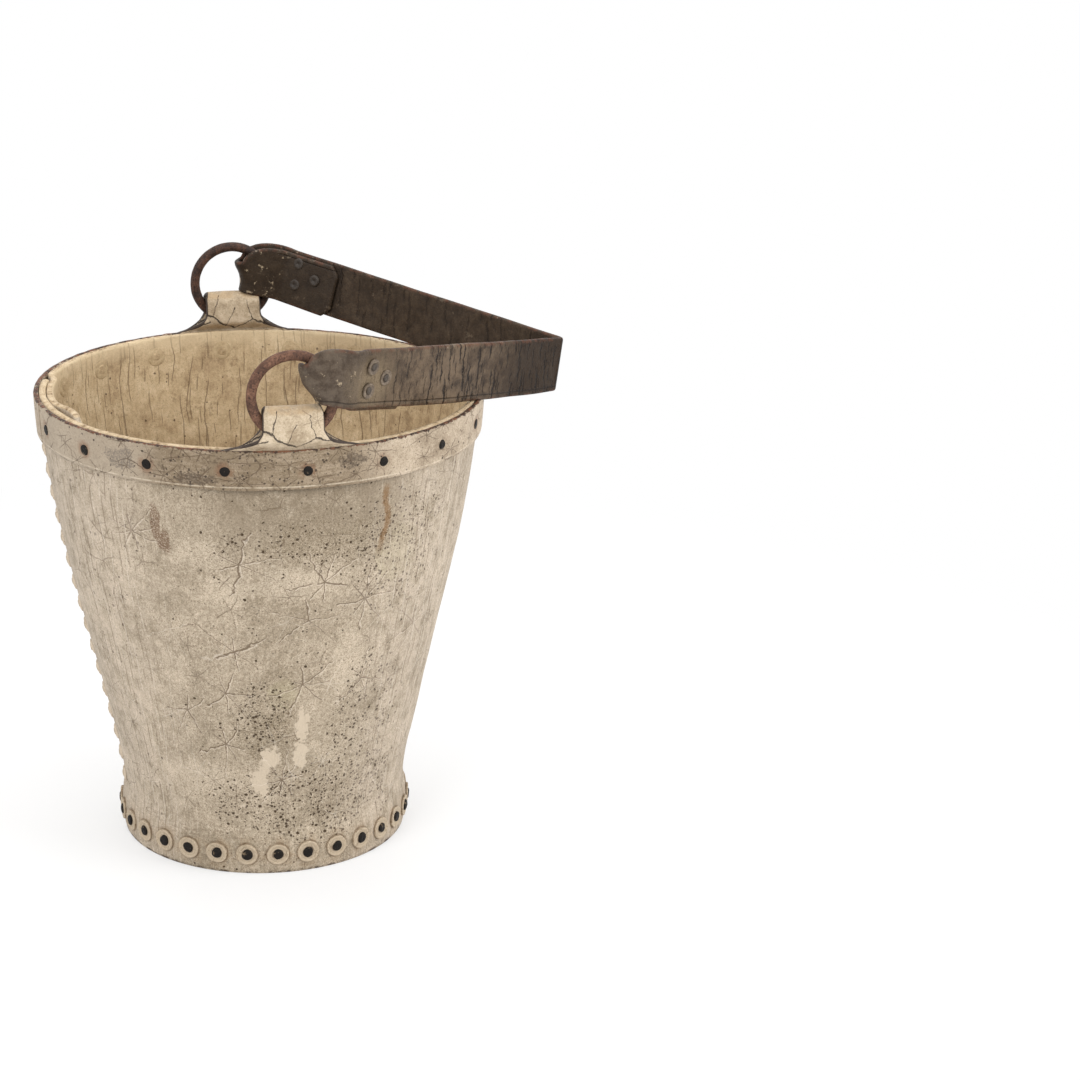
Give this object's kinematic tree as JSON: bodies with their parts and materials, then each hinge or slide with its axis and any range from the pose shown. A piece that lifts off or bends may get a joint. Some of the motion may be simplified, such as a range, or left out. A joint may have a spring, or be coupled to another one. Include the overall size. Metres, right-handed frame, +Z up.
{
  "type": "fire bucket",
  "caption": "Riveted leather fire bucket: tapered body, turned-down base, rim band, two tabs with iron rings and a creased leather strap handle.",
  "frame": {"origin": "centre of the standing edge, on the floor", "axes": "+Z up; the two tabs and rings lie on -Y (front) and +Y (back); the side seam faces -X; the handle rests towards +X"},
  "size_m": [0.3472, 0.2994, 0.3704],
  "materials": {
    "painted_body": "aged oil paint over leather, finely cracked, greyed cream",
    "painted_band": "aged oil paint over leather, yellowed cream, chipped along the top edge",
    "painted_tab": "aged oil paint over leather, cracked, edges bare",
    "base_leather": "worn vegetable-tanned leather, stained",
    "ring_iron": "wrought iron, rusted brown",
    "strap_leather": "old black-brown harness leather, cracked, edges worn red",
    "rivet_metal": "hammered rivet ends, near black",
    "painted_rove": "metal washers under cracked cream paint",
    "strap_rivet": "dark brown oxidised rivets and washers"
  },
  "bodies": {
    "bucket": {"body_sheet": "painted_body", "base_disc": "base_leather", "rim_band": "painted_band", "front_tab": "painted_tab", "back_tab": "painted_tab", "rim_rivets": "rivet_metal", "front_tab_rivets": "rivet_metal", "back_tab_rivets": "rivet_metal", "rim_roves": "painted_rove", "base_rivets": "rivet_metal", "base_roves": "painted_rove", "seam_rivets": "rivet_metal", "seam_roves": "painted_rove"},
    "handle": {"handle_strap": "strap_leather", "front_strap_rivets": "strap_rivet", "front_strap_roves": "strap_rivet", "back_strap_rivets": "strap_rivet", "back_strap_roves": "strap_rivet"},
    "ring_front": {"front_ring": "ring_iron"},
    "ring_back": {"back_ring": "ring_iron"}
  },
  "joints": [
    {"name": "handle_swing", "type": "hinge", "parent": "bucket", "child": "handle", "pos_m": [0, 0, 0.3365], "axis": [0, -1, 0], "range_deg": [0, 120]},
    {"name": "front_ring_turn", "type": "hinge", "parent": "bucket", "child": "ring_front", "pos_m": [0, -0.1418, 0.3365], "axis": [0, -1, 0], "continuous": true},
    {"name": "back_ring_turn", "type": "hinge", "parent": "bucket", "child": "ring_back", "pos_m": [0, 0.1418, 0.3365], "axis": [0, -1, 0], "continuous": true}
  ]
}
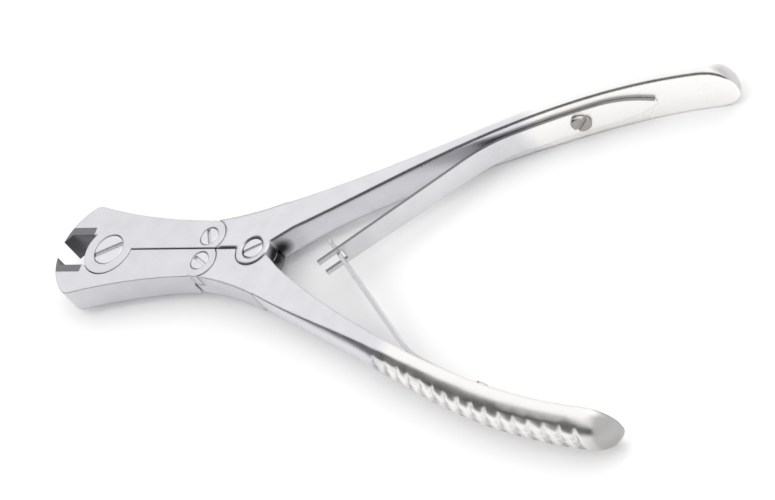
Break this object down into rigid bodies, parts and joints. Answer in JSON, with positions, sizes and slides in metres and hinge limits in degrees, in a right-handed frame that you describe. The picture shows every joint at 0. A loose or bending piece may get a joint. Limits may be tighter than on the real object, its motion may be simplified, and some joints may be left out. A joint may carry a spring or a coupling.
{
  "type": "pin cutter",
  "caption": "Double action surgical pin cutter with hard cutting inserts, linked jaws and handles, and crossed leaf springs.",
  "frame": {"origin": "on the surface that the grips stand on, at the middle of the length and of the width", "axes": "+X from the jaws towards the ends of the handles, +Y towards the upper handle, +Z out of the face with the screw heads"},
  "size_m": [0.2282, 0.1292, 0.0164],
  "materials": {
    "body_steel": "satin",
    "insert_carbide": "matt ground",
    "spring_steel": "satin",
    "screw_steel": "polished"
  },
  "bodies": {
    "lower_jaw": {"lower_jaw": "body_steel", "lower_jaw_insert": "insert_carbide", "jaw_pivot_screw": "screw_steel"},
    "upper_jaw": {"upper_jaw": "body_steel", "upper_jaw_insert": "insert_carbide"},
    "lower_handle": {"lower_handle": "body_steel", "lower_link_screw": "screw_steel", "handle_pivot_screw": "screw_steel", "lower_spring_screw": "screw_steel"},
    "upper_handle": {"upper_handle": "body_steel", "upper_link_screw": "screw_steel", "upper_spring_screw": "screw_steel"},
    "lower_spring": {"lower_leaf_spring": "spring_steel"},
    "upper_spring": {"upper_leaf_spring": "spring_steel"}
  },
  "joints": [
    {"name": "jaw_pivot", "type": "hinge", "parent": "lower_jaw", "child": "upper_jaw", "pos_m": [-0.09441, 0, 0.00821], "axis": [0, 0, 1], "range_deg": [0, 16.3], "stiffness_Nm_per_rad": 6, "springref_deg": -5.73},
    {"name": "lower_link", "type": "hinge", "parent": "lower_jaw", "child": "lower_handle", "pos_m": [-0.05581, -0.00447, 0.00821], "axis": [0, 0, 1], "range_deg": [0, 26]},
    {"name": "upper_link", "type": "hinge", "parent": "upper_jaw", "child": "upper_handle", "pos_m": [-0.05581, 0.00447, 0.00821], "axis": [0, 0, 1], "range_deg": [-26, 0]},
    {"name": "lower_leaf_bend", "type": "hinge", "parent": "lower_handle", "child": "lower_spring", "pos_m": [0.02875, -0.03168, 0.00821], "axis": [0, 0, 1], "range_deg": [0, 12], "deforming": ["lower_leaf_spring"]},
    {"name": "upper_leaf_bend", "type": "hinge", "parent": "upper_handle", "child": "upper_spring", "pos_m": [0.02875, 0.03168, 0.00821], "axis": [0, 0, 1], "range_deg": [-12, 0], "deforming": ["upper_leaf_spring"]}
  ],
  "couplings": [
    {"joint": "lower_link", "follows": "jaw_pivot", "ratio": 1.5545},
    {"joint": "upper_link", "follows": "jaw_pivot", "ratio": -1.5545},
    {"joint": "lower_leaf_bend", "follows": "jaw_pivot", "ratio": 0.68},
    {"joint": "upper_leaf_bend", "follows": "jaw_pivot", "ratio": -0.68}
  ]
}
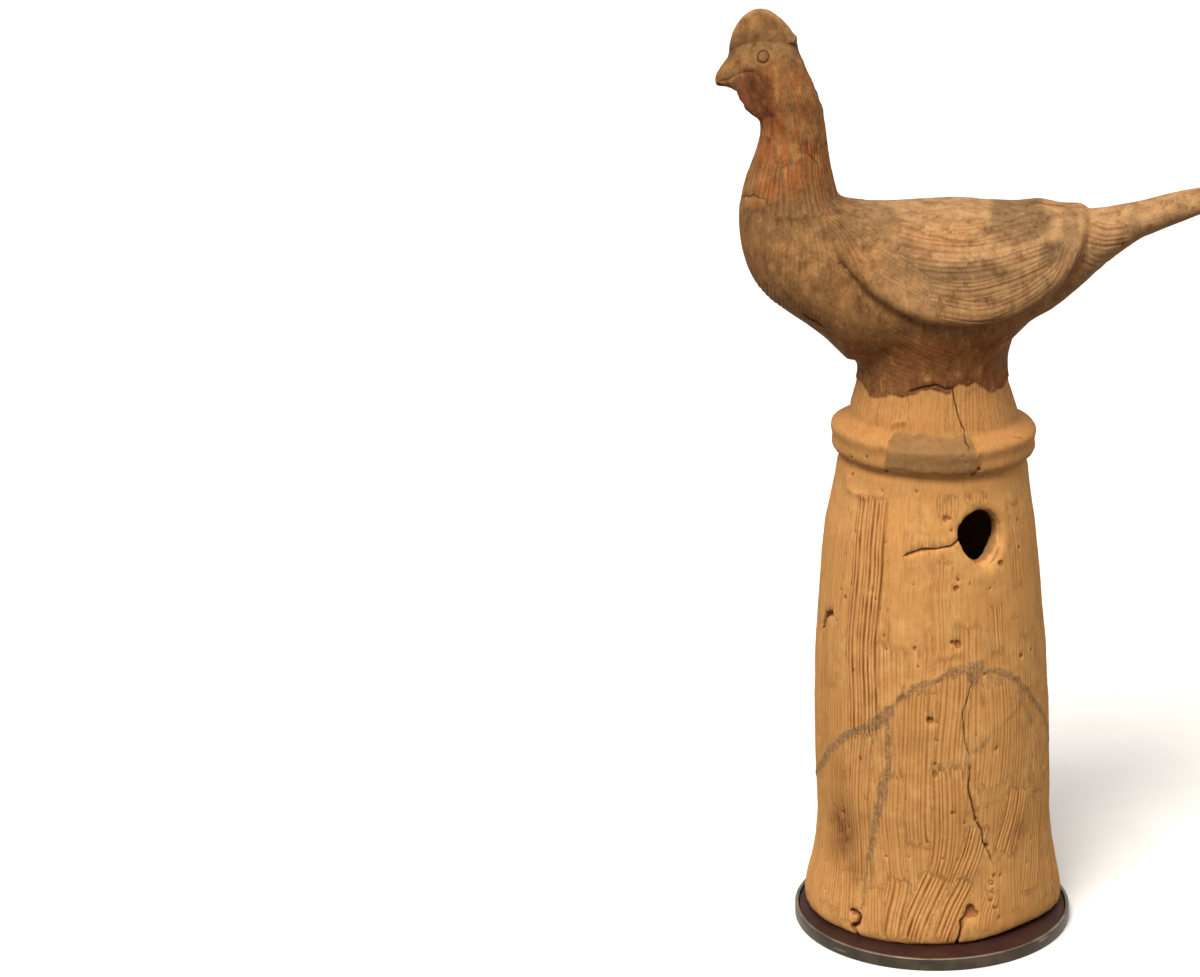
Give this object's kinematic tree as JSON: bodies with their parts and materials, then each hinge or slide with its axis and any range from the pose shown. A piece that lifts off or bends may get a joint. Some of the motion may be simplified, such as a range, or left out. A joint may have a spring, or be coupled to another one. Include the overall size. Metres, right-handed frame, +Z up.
{
  "type": "haniwa rooster figure",
  "caption": "Hollow fired-clay rooster standing on a tall ringed cylinder open at the foot and pierced on both sides, set on a low round metal display stand with a dark lining.",
  "frame": {"origin": "centre of the round stand's flat underside", "axes": "+Z up; the rooster faces -X with its tail towards +X; its left side faces -Y"},
  "size_m": [0.317, 0.1634, 0.5446],
  "materials": {
    "fired_clay": "unglazed, matt, combed and weathered",
    "stand_metal": "dark satin",
    "stand_lining": "dark maroon, satin"
  },
  "bodies": {
    "root": {"haniwa_cylinder": "fired_clay", "haniwa_pierced_band": "fired_clay", "haniwa_ring": "fired_clay", "haniwa_rooster": "fired_clay", "stand_dish": "stand_metal", "stand_lining": "stand_lining"}
  },
  "joints": []
}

______

WHAT NEEDS TO BE DONE: Restate each record word for word.

WRITTEN REPLY:
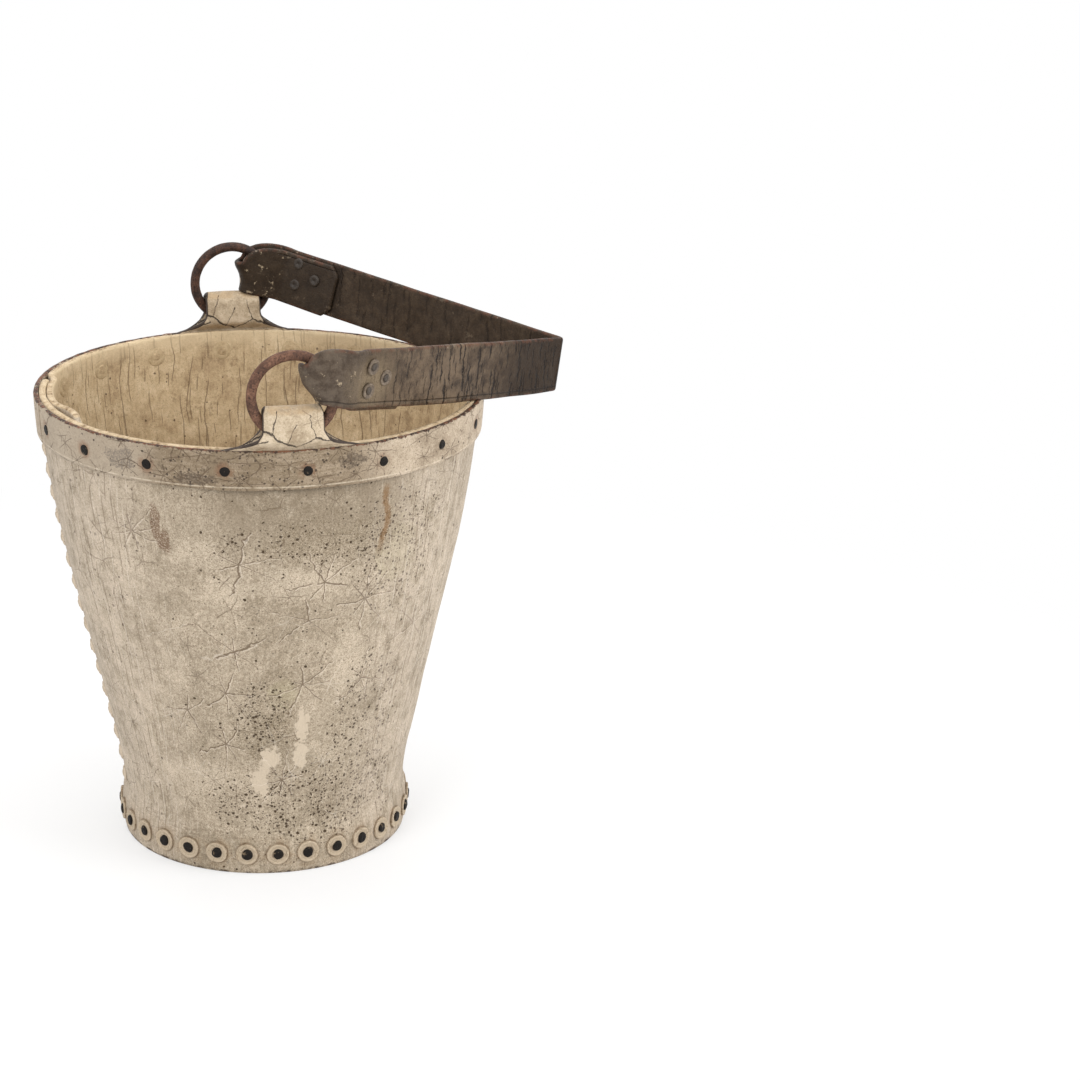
Give this object's kinematic tree as JSON: bodies with their parts and materials, then each hinge or slide with its axis and any range from the pose shown. A piece that lifts off or bends may get a joint. Some of the motion may be simplified, such as a range, or left out. A joint may have a spring, or be coupled to another one. Include the overall size. Metres, right-handed frame, +Z up.
{
  "type": "fire bucket",
  "caption": "Riveted leather fire bucket: tapered body, turned-down base, rim band, two tabs with iron rings and a creased leather strap handle.",
  "frame": {"origin": "centre of the standing edge, on the floor", "axes": "+Z up; the two tabs and rings lie on -Y (front) and +Y (back); the side seam faces -X; the handle rests towards +X"},
  "size_m": [0.3472, 0.2994, 0.3704],
  "materials": {
    "painted_body": "aged oil paint over leather, finely cracked, greyed cream",
    "painted_band": "aged oil paint over leather, yellowed cream, chipped along the top edge",
    "painted_tab": "aged oil paint over leather, cracked, edges bare",
    "base_leather": "worn vegetable-tanned leather, stained",
    "ring_iron": "wrought iron, rusted brown",
    "strap_leather": "old black-brown harness leather, cracked, edges worn red",
    "rivet_metal": "hammered rivet ends, near black",
    "painted_rove": "metal washers under cracked cream paint",
    "strap_rivet": "dark brown oxidised rivets and washers"
  },
  "bodies": {
    "bucket": {"body_sheet": "painted_body", "base_disc": "base_leather", "rim_band": "painted_band", "front_tab": "painted_tab", "back_tab": "painted_tab", "rim_rivets": "rivet_metal", "front_tab_rivets": "rivet_metal", "back_tab_rivets": "rivet_metal", "rim_roves": "painted_rove", "base_rivets": "rivet_metal", "base_roves": "painted_rove", "seam_rivets": "rivet_metal", "seam_roves": "painted_rove"},
    "handle": {"handle_strap": "strap_leather", "front_strap_rivets": "strap_rivet", "front_strap_roves": "strap_rivet", "back_strap_rivets": "strap_rivet", "back_strap_roves": "strap_rivet"},
    "ring_front": {"front_ring": "ring_iron"},
    "ring_back": {"back_ring": "ring_iron"}
  },
  "joints": [
    {"name": "handle_swing", "type": "hinge", "parent": "bucket", "child": "handle", "pos_m": [0, 0, 0.3365], "axis": [0, -1, 0], "range_deg": [0, 120]},
    {"name": "front_ring_turn", "type": "hinge", "parent": "bucket", "child": "ring_front", "pos_m": [0, -0.1418, 0.3365], "axis": [0, -1, 0], "continuous": true},
    {"name": "back_ring_turn", "type": "hinge", "parent": "bucket", "child": "ring_back", "pos_m": [0, 0.1418, 0.3365], "axis": [0, -1, 0], "continuous": true}
  ]
}
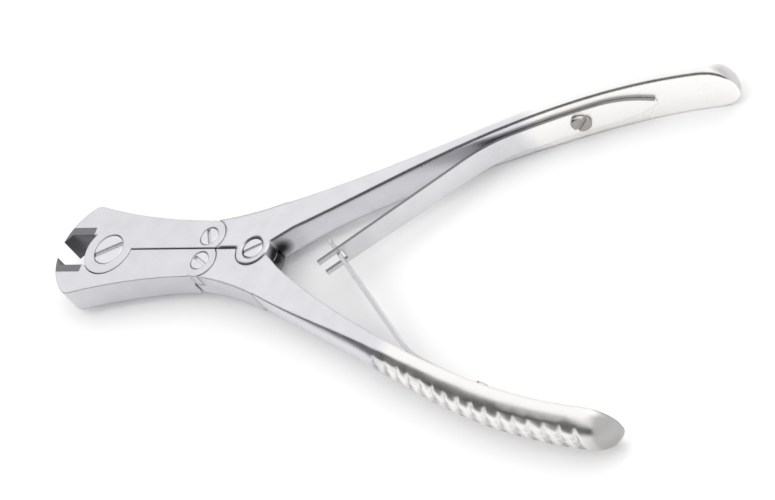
Break this object down into rigid bodies, parts and joints. Answer in JSON, with positions, sizes and slides in metres and hinge limits in degrees, in a right-handed frame that you describe. The picture shows every joint at 0. A loose or bending piece may get a joint. Limits may be tighter than on the real object, its motion may be simplified, and some joints may be left out. A joint may carry a spring or a coupling.
{
  "type": "pin cutter",
  "caption": "Double action surgical pin cutter with hard cutting inserts, linked jaws and handles, and crossed leaf springs.",
  "frame": {"origin": "on the surface that the grips stand on, at the middle of the length and of the width", "axes": "+X from the jaws towards the ends of the handles, +Y towards the upper handle, +Z out of the face with the screw heads"},
  "size_m": [0.2282, 0.1292, 0.0164],
  "materials": {
    "body_steel": "satin",
    "insert_carbide": "matt ground",
    "spring_steel": "satin",
    "screw_steel": "polished"
  },
  "bodies": {
    "lower_jaw": {"lower_jaw": "body_steel", "lower_jaw_insert": "insert_carbide", "jaw_pivot_screw": "screw_steel"},
    "upper_jaw": {"upper_jaw": "body_steel", "upper_jaw_insert": "insert_carbide"},
    "lower_handle": {"lower_handle": "body_steel", "lower_link_screw": "screw_steel", "handle_pivot_screw": "screw_steel", "lower_spring_screw": "screw_steel"},
    "upper_handle": {"upper_handle": "body_steel", "upper_link_screw": "screw_steel", "upper_spring_screw": "screw_steel"},
    "lower_spring": {"lower_leaf_spring": "spring_steel"},
    "upper_spring": {"upper_leaf_spring": "spring_steel"}
  },
  "joints": [
    {"name": "jaw_pivot", "type": "hinge", "parent": "lower_jaw", "child": "upper_jaw", "pos_m": [-0.09441, 0, 0.00821], "axis": [0, 0, 1], "range_deg": [0, 16.3], "stiffness_Nm_per_rad": 6, "springref_deg": -5.73},
    {"name": "lower_link", "type": "hinge", "parent": "lower_jaw", "child": "lower_handle", "pos_m": [-0.05581, -0.00447, 0.00821], "axis": [0, 0, 1], "range_deg": [0, 26]},
    {"name": "upper_link", "type": "hinge", "parent": "upper_jaw", "child": "upper_handle", "pos_m": [-0.05581, 0.00447, 0.00821], "axis": [0, 0, 1], "range_deg": [-26, 0]},
    {"name": "lower_leaf_bend", "type": "hinge", "parent": "lower_handle", "child": "lower_spring", "pos_m": [0.02875, -0.03168, 0.00821], "axis": [0, 0, 1], "range_deg": [0, 12], "deforming": ["lower_leaf_spring"]},
    {"name": "upper_leaf_bend", "type": "hinge", "parent": "upper_handle", "child": "upper_spring", "pos_m": [0.02875, 0.03168, 0.00821], "axis": [0, 0, 1], "range_deg": [-12, 0], "deforming": ["upper_leaf_spring"]}
  ],
  "couplings": [
    {"joint": "lower_link", "follows": "jaw_pivot", "ratio": 1.5545},
    {"joint": "upper_link", "follows": "jaw_pivot", "ratio": -1.5545},
    {"joint": "lower_leaf_bend", "follows": "jaw_pivot", "ratio": 0.68},
    {"joint": "upper_leaf_bend", "follows": "jaw_pivot", "ratio": -0.68}
  ]
}
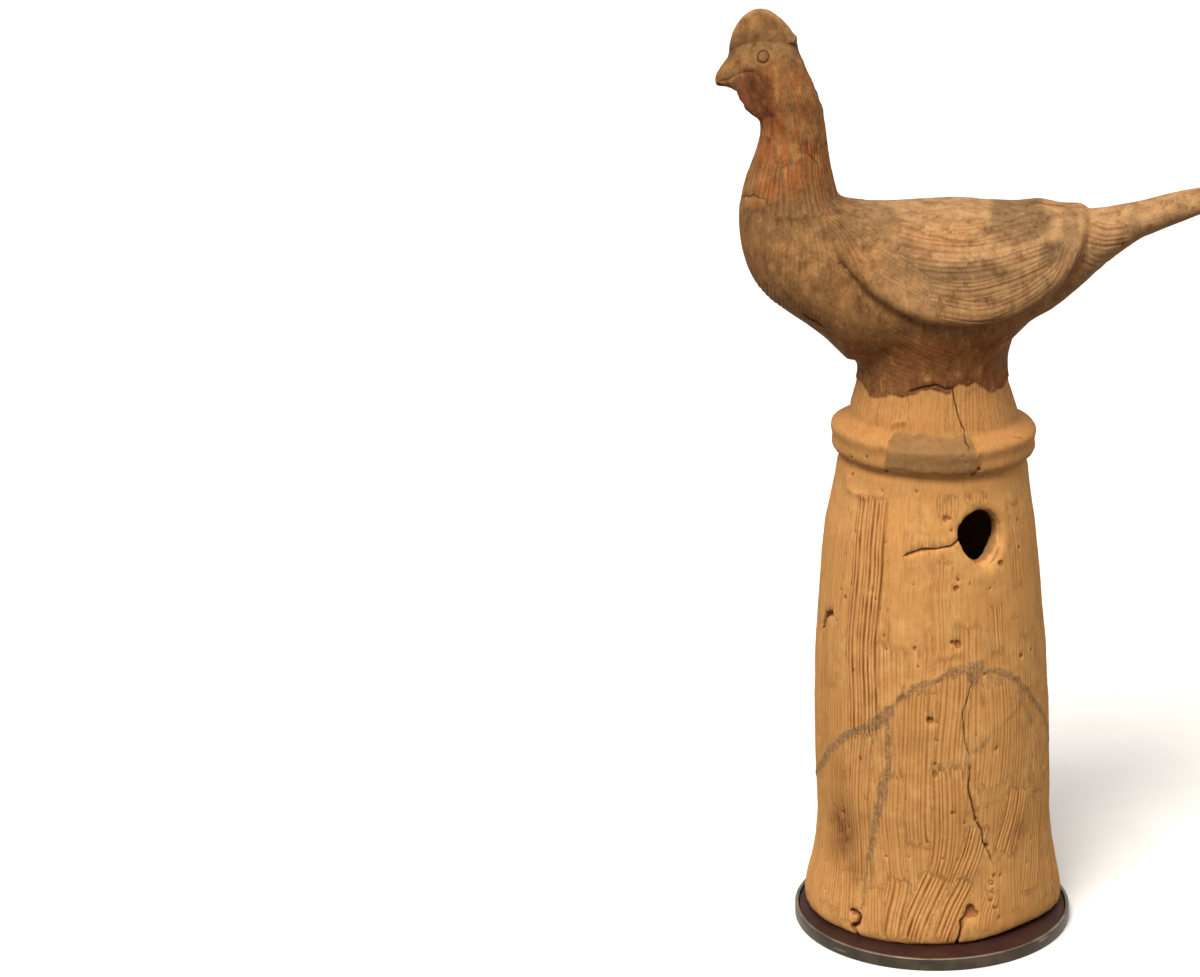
Give this object's kinematic tree as JSON: bodies with their parts and materials, then each hinge or slide with its axis and any range from the pose shown. A piece that lifts off or bends may get a joint. Some of the motion may be simplified, such as a range, or left out. A joint may have a spring, or be coupled to another one. Include the overall size. Metres, right-handed frame, +Z up.
{
  "type": "haniwa rooster figure",
  "caption": "Hollow fired-clay rooster standing on a tall ringed cylinder open at the foot and pierced on both sides, set on a low round metal display stand with a dark lining.",
  "frame": {"origin": "centre of the round stand's flat underside", "axes": "+Z up; the rooster faces -X with its tail towards +X; its left side faces -Y"},
  "size_m": [0.317, 0.1634, 0.5446],
  "materials": {
    "fired_clay": "unglazed, matt, combed and weathered",
    "stand_metal": "dark satin",
    "stand_lining": "dark maroon, satin"
  },
  "bodies": {
    "root": {"haniwa_cylinder": "fired_clay", "haniwa_pierced_band": "fired_clay", "haniwa_ring": "fired_clay", "haniwa_rooster": "fired_clay", "stand_dish": "stand_metal", "stand_lining": "stand_lining"}
  },
  "joints": []
}